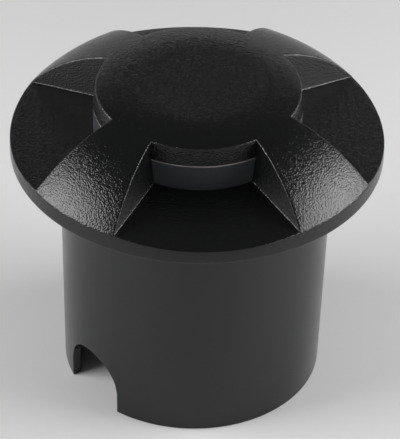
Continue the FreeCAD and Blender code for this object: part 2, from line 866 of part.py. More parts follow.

━━━━━━━━━━

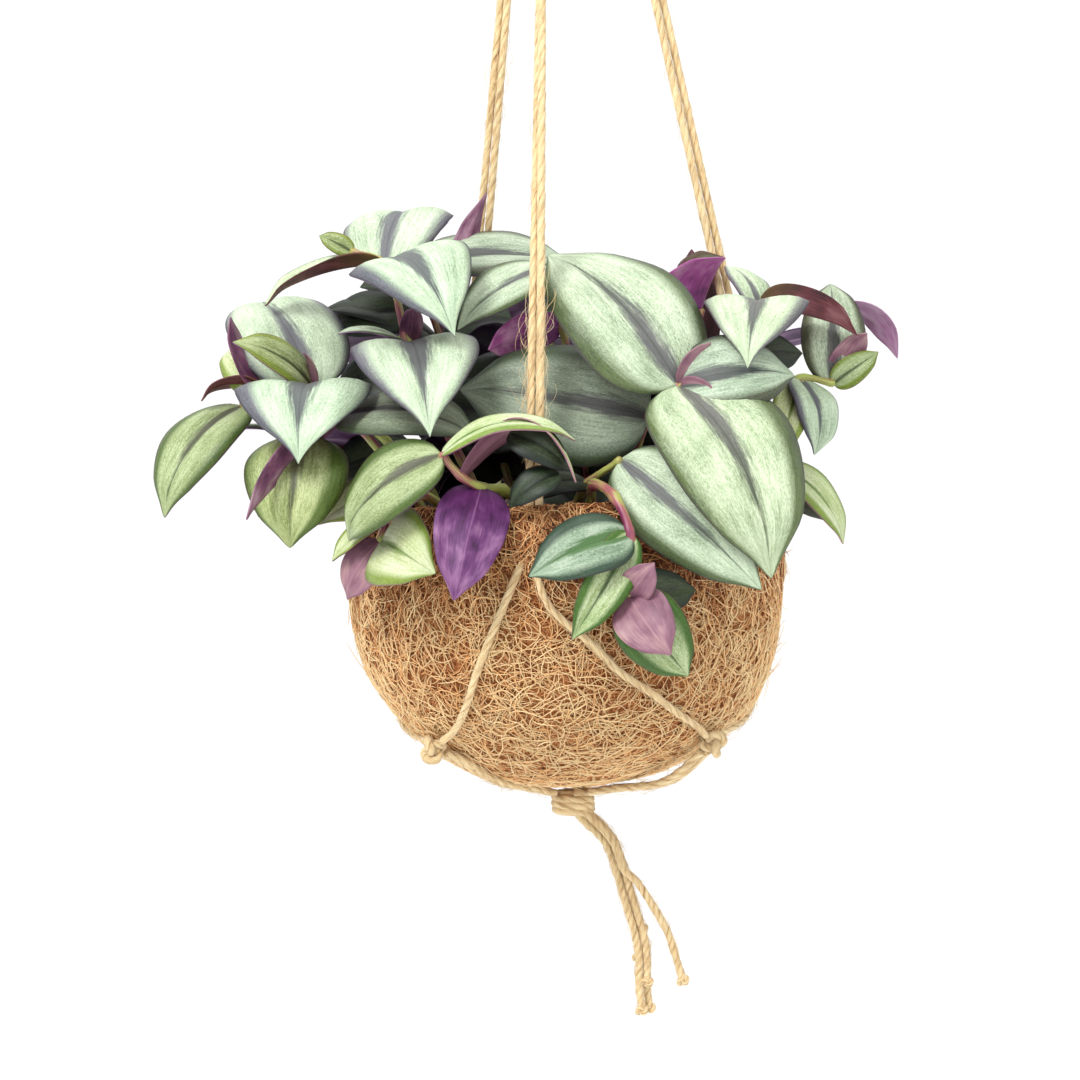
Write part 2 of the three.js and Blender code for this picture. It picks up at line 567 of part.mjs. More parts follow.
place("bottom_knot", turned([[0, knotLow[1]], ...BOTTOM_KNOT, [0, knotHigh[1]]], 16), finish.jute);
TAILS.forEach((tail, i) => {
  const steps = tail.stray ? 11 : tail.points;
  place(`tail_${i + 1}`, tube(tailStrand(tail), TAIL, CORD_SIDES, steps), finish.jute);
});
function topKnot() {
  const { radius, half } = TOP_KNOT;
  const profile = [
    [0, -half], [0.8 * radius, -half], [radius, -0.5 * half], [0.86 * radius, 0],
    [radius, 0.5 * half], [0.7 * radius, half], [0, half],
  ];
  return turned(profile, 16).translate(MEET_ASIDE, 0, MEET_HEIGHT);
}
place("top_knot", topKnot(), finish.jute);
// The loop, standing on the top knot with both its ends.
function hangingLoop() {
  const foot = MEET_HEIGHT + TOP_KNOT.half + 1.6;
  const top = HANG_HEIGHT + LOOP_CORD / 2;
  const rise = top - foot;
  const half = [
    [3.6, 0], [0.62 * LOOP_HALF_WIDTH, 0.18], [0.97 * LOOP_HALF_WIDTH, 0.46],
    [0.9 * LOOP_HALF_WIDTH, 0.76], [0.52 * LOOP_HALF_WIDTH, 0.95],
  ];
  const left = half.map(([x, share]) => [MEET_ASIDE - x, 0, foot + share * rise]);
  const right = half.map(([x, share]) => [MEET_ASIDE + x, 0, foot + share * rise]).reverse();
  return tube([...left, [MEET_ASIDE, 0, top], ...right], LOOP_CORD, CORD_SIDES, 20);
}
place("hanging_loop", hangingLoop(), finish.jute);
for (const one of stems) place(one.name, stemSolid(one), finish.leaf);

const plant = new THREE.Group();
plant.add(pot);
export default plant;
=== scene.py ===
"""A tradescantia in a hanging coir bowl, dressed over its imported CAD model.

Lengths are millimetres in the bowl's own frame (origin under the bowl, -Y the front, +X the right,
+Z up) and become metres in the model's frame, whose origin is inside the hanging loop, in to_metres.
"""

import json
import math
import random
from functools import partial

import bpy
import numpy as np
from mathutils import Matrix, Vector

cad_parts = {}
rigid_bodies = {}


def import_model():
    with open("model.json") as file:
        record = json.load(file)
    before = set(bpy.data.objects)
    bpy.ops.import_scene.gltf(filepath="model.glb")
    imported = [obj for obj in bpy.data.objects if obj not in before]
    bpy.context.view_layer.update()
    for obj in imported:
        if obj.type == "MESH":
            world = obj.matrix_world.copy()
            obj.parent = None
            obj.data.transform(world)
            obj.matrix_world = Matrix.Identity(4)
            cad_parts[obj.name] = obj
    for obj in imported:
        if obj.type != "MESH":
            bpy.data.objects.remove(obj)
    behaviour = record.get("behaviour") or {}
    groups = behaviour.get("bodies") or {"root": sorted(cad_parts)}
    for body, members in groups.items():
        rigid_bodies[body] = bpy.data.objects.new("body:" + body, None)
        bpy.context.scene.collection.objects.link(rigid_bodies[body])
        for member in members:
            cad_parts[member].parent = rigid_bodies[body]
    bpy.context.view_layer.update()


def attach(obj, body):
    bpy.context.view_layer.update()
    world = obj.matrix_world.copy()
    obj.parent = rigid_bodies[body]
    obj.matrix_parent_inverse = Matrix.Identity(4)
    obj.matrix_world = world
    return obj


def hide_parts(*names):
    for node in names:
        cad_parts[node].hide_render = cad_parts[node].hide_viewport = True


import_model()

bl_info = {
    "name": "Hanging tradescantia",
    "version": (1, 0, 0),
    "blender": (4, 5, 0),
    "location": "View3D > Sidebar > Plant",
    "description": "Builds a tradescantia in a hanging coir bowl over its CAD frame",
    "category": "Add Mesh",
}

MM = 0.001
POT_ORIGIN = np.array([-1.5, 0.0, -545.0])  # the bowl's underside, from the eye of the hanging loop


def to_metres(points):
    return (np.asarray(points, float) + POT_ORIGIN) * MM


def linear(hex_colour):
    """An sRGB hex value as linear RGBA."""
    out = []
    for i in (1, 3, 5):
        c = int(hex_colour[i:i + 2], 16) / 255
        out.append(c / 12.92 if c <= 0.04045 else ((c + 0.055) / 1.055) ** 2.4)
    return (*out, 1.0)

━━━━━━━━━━

§ **WHAT NEEDS TO BE DONE**
Pull out each line holding the string "groups".

§ **EXERCISE SOLUTION**
    groups = behaviour.get("bodies") or {"root": sorted(cad_parts)}
    for body, members in groups.items():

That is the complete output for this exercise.